Contact Dermatitis/Skin Allergies
- Contact dermatitis, eczema and hives are skin conditions that can be caused by allergens and other irritants. Often the reaction may take hours or days to develop, as in the case of poison ivy. The most common allergic causes of rashes are medicines, insect stings, foods, animals and chemicals used at home or work. Allergies may be aggravated by emotional stress.

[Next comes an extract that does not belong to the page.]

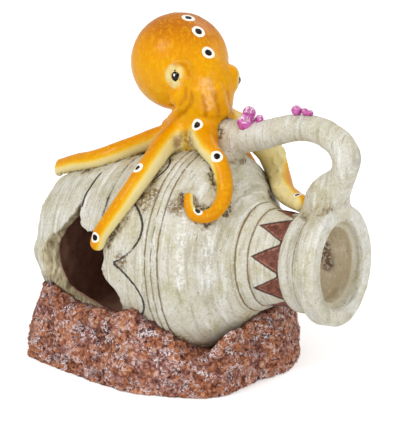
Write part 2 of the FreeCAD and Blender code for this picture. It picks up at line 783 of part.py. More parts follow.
def make_all():
    """Every sub-part, by the name of its node."""
    envelope = make_envelope()
    bar = make_handle_bar()
    core = make_octopus_core(envelope, bar)
    eyes = make_eyes()
    nodes = {
        "rock_base": make_rock(envelope),
        "amphora_body": make_amphora_body(),
        "amphora_neck": make_amphora_neck(),
        "amphora_handle": make_handle(bar, envelope),
        "octopus_body": make_octopus_body(core, eyes),
        **eyes,
    }
    for name in ARM_SHARES:
        nodes[name] = make_arm(name, [envelope, core, bar])
    for name in CORAL_SHARES:
        nodes[name] = make_coral(name, bar)
    return nodes


def check(nodes):
    """Stops where an object has failed or a sub-part isn't sound."""
    for item in doc.Objects:
        if "Invalid" in item.State or "Error" in item.State:
            raise RuntimeError(f"{item.Name} failed: {item.State}")
    for name, item in nodes.items():
        shape = item.Shape
        if shape.isNull() or not shape.isValid() or not shape.Solids:
            raise RuntimeError(f"{name} is not a sound solid")


def write(nodes):
    os.makedirs("parts", exist_ok=True)
    for name, item in nodes.items():
        item.Label = name
        item.Shape.exportStep(f"parts/{name}.step")
        box = item.Shape.BoundBox
        print(f"{name}: {len(item.Shape.Solids)} solids, {item.Shape.Volume / 1000:.2f} ml,"
              f" {box.XLength:.1f} x {box.YLength:.1f} x {box.ZLength:.1f}")


nodes = make_all()
doc.recompute()
check(nodes)
write(nodes)
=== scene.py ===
"""Looks of the octopus figurine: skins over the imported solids, their paint, the floor, lights and camera.

Forms are worked out in millimetres in the row frame, and each mesh is written in metres. A form is a distance
field, negative inside, which is sampled near its surface and meshed.
"""
import math

import bpy
import numpy as np
from mathutils import Matrix, Vector
from mathutils.kdtree import KDTree


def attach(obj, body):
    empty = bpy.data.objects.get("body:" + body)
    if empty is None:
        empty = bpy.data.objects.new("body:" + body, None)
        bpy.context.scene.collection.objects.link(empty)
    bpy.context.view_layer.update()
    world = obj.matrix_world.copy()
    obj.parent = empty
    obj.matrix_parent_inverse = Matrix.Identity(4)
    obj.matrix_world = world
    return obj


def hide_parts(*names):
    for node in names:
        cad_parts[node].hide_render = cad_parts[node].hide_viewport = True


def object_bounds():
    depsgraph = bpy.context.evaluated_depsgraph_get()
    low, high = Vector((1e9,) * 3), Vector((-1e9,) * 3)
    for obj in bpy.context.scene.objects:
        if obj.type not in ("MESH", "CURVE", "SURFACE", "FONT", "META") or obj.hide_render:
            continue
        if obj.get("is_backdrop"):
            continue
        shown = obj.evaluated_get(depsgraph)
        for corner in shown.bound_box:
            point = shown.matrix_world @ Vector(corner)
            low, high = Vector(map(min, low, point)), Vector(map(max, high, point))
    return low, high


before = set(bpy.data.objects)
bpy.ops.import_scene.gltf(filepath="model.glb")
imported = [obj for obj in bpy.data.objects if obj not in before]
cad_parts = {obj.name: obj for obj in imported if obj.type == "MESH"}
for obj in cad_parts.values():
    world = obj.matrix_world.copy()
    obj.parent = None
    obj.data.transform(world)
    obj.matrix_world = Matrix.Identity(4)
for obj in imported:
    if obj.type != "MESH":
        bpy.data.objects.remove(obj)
cad_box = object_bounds()

MM = 0.001
COARSE = 1.0
# A distance in mm that counts as far away
FAR = 30.0
# The directions of X, Y and Z, and the corners of a cell of the grid
AXES = np.eye(3, dtype=int)
CORNERS = np.indices((2, 2, 2)).reshape(3, -1).T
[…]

- This is a rare, yet potentially fatal allergic reaction that affects many parts of the body at the same time. The trigger may be an insect sting, a food (such as peanuts) or a medication. Frequently the occurences of these symptoms start without warning and get worse rapidly. At the first sign of an anaphylactic reaction, the affected person must go immediately to the closest Emergency Room or call for an Ambulance.
- Symptoms may include:
- Vomiting or diarrhea
- A dangerous drop in blood pressure
- Redness of the skin and/or hives
- Difficulty breathing
- Swelling of the throat and/or tongue
- Loss of consciousness
WHEN TO SEE AN ALLERGIST
You should see an allergist if:
- Your allergies are causing symptoms such as chronic sinus infections, nasal congestion or difficulty breathing
- You experience hay fever or other allergy symptoms several months out of the year
- Antihistamines and over-the-counter medications do not control your allergy symptoms or create unacceptable side effects, such as drowsiness
- Your asthma or allergies are interfering with your ability to carry on day-to-day activities
- Your asthma or allergies decrease the quality of your life
You are experiencing warning signs of serious asthma such as:
- You sometimes have to struggle to catch your breath
- You often wheeze or cough, especially at night or after exercise
- You are frequently short of breath or feel tightness in your chest
- You have previously been diagnosed with asthma, and you have frequent asthma attacks even though you are taking asthma medication
WHAT CAN I EXPECT?
A visit to the allergist might include:
- Allergy testing - The allergist will usually perform tests to determine what allergens are involved
- Prevention education - The most affective approach to treating asthma or allergies is to avoid the factors that trigger the condition in the first place. Even when it is not possible to completely avoid allergens, an allergist can help you decrease exposure to allergens
- Medication prescriptions - A number of new and effective medications are available to treat both asthma and allergies
- Immunotherapy (Allergy Shots) - This treatment gives a patient injections every week or two for some or all of the allergens that cause their allergy problems. Gradually the injections get stronger and stronger. In most cases, the allergy problems get less and less over time.